バッシングやいやがらせ。借金、失業、家族崩壊。思いつく限りのこの世の悲惨が加害者家族を襲う。これを、ひどいことだと憤慨するのは簡単だ。おせっかいにも被害者に成り代わって加害者とその家族を袋叩きにするのが、たやすいくらいに、たやすい。

 

想像力を働かせてみれば、犯罪者家族に対してどう接すればいいのか。実は誰にも分らない。千差万別の不幸には千差万別の結果とその過程があるはずで、冠婚葬祭を捌くようには捌けない。ただただ「分からない」という未決着の不安定がそこにあるだけだ。そうしてみれば、その不安定をかろうじて平衡するための生贄が、加害者の家族ではないかとさえ疑われる。

 

被害者に成り代わった正義。しかし、悪が人を堕とすように正義も人を堕とすのだ。悪に堕ちた者は悪を省みる日は来るかもしれないが、正義はけして自分の顔を見る日はこない。

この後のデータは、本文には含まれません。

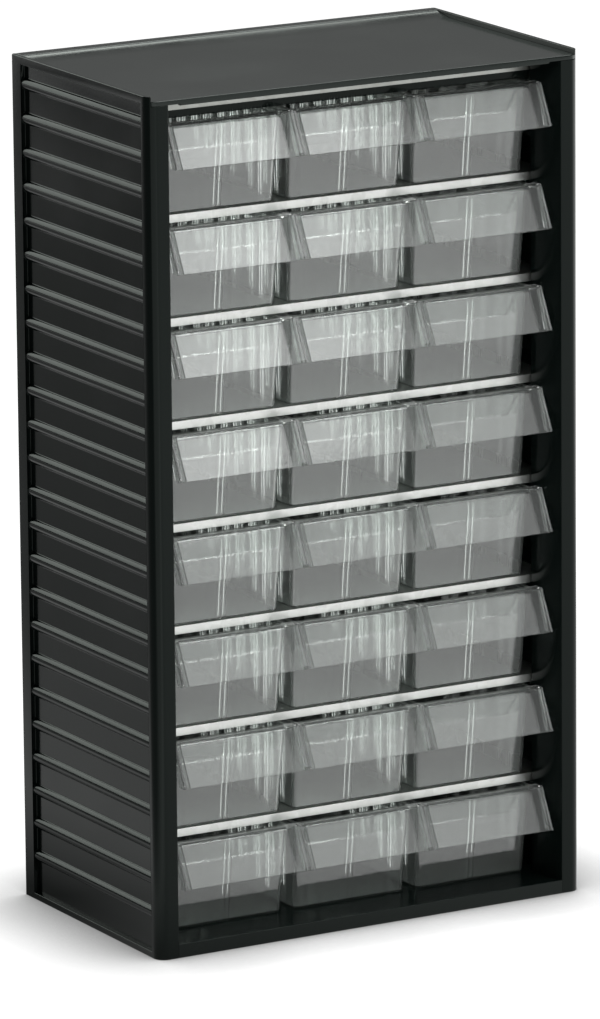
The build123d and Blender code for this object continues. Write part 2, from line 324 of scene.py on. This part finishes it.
cool = (0.94, 1.0, 0.95)
soft_box("overhead_box", (0.35, -0.45, 2.3), (0.1, -0.25, 0.3), 2.6, 1.3, 5.0)
soft_box("edge_box", (0.95, -0.56, 2.25), (0, -0.09, 0.55), 1.3, 0.6, 5.0)
soft_box("front_box", (0.95, -1.80, 1.85), (0, 0, 0.3), 1.5, 1.3, 0.8)
soft_box("front_fill", (0.75, -1.85, 2.05), (0, 0, 0.3), 1.0, 0.8, 1.6)
soft_box("rear_box", (-0.45, 2.5, 1.35), (0, 0, 0.5), 2.4, 1.7, 3.2, cool)
soft_box("ramp_box", (1.36, 2.1, 1.94), (0, 0, 0.55), 1.1, 0.6, 2.4, cool)
soft_box("top_box", (1.55, 2.6, 1.15), (0, 0, 0.55), 1.3, 0.9, 0.08, cool)


room_light = 0.15


def room():
    world = bpy.data.worlds.new("Studio")
    bpy.context.scene.world = world
    world.use_nodes = True
    tree = world.node_tree
    dim = tree.nodes["Background"]
    dim.inputs["Color"].default_value = (1, 1, 1, 1)
    dim.inputs["Strength"].default_value = room_light
    pale = tree.nodes.new("ShaderNodeBackground")
    path = tree.nodes.new("ShaderNodeLightPath")
    either = tree.nodes.new("ShaderNodeMixShader")
    tree.links.new(path.outputs["Is Camera Ray"], either.inputs["Fac"])
    tree.links.new(dim.outputs["Background"], either.inputs[1])
    tree.links.new(pale.outputs["Background"], either.inputs[2])
    tree.links.new(either.outputs["Shader"], tree.nodes["World Output"].inputs["Surface"])
    bpy.context.scene.view_settings.view_transform = "Standard"


room()


# CAMERA: a long lens, a little above the cabinet and to its left.
def long_lens():
    azimuth = math.radians(-29.6)
    rise = math.radians(13.44)
    roll = math.radians(-0.53)
    place = Vector((-2.5633, -4.5129, 1.4938))
    focal_length = 295.64
    sensor_height = 36.0
    back = Vector((math.sin(azimuth) * math.cos(rise),
                   -math.cos(azimuth) * math.cos(rise), math.sin(rise)))
    right = Vector((0, 0, 1)).cross(back).normalized()
    turn = Matrix((right, back.cross(right), back)).transposed().to_4x4()
    data = bpy.data.cameras.new("camera")
    data.sensor_fit = "VERTICAL"
    data.sensor_height = sensor_height
    data.lens = focal_length
    data.clip_end = 100.0
    eye = bpy.data.objects.new("camera", data)
    eye.matrix_world = Matrix.Translation(place) @ turn @ Matrix.Rotation(roll, 4, "Z")
    bpy.context.scene.collection.objects.link(eye)
    bpy.context.scene.camera = eye


long_lens()
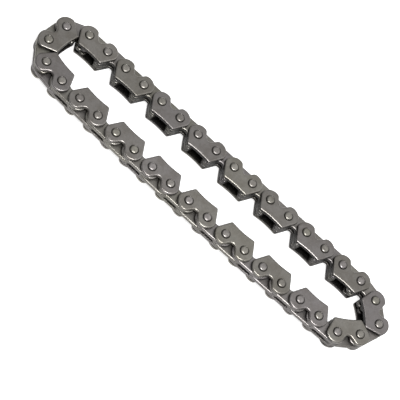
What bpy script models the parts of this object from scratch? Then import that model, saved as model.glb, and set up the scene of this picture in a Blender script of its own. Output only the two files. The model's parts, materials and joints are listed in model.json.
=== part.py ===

なぜなら、悪は行為だが、この正義は想像だけでできているから。

 

無責任な想像力でできた正義は、共感に転じやすい。共感とは、自分と他人の情動が同じだと思い込むことであり、均一化された共感が集まることを動員という。

 

マスコミ、インターネットによって動員された正義は、その暴力的な好奇心を振り回し振り回されて、その已むところを知らない。そしてそれら誰にも、何の責任もないのである。責任のない者たちが「責任」を求めて狂奔しているのである。

 

頼まれもしないのに動員の練習をしているようにも見える。

 

もちろん、この責任は、じつは読者にも突き付けられているはずのものだ。

 

たかが娯楽同然に読んだ暇つぶしでも、問われてはいるのである。答えるかどうか、少なくともその努力をするかどうかは各々ご本人次第であるにはしても。

 

加害者の家族。

この本を手に取る選択が、野次馬根性でなくてなんだろう。純粋な知的好奇心などと、まさか言うまい。

読後の後味の悪さ、ばつの悪さがこの本の「落とし前」のつけ方のようだ。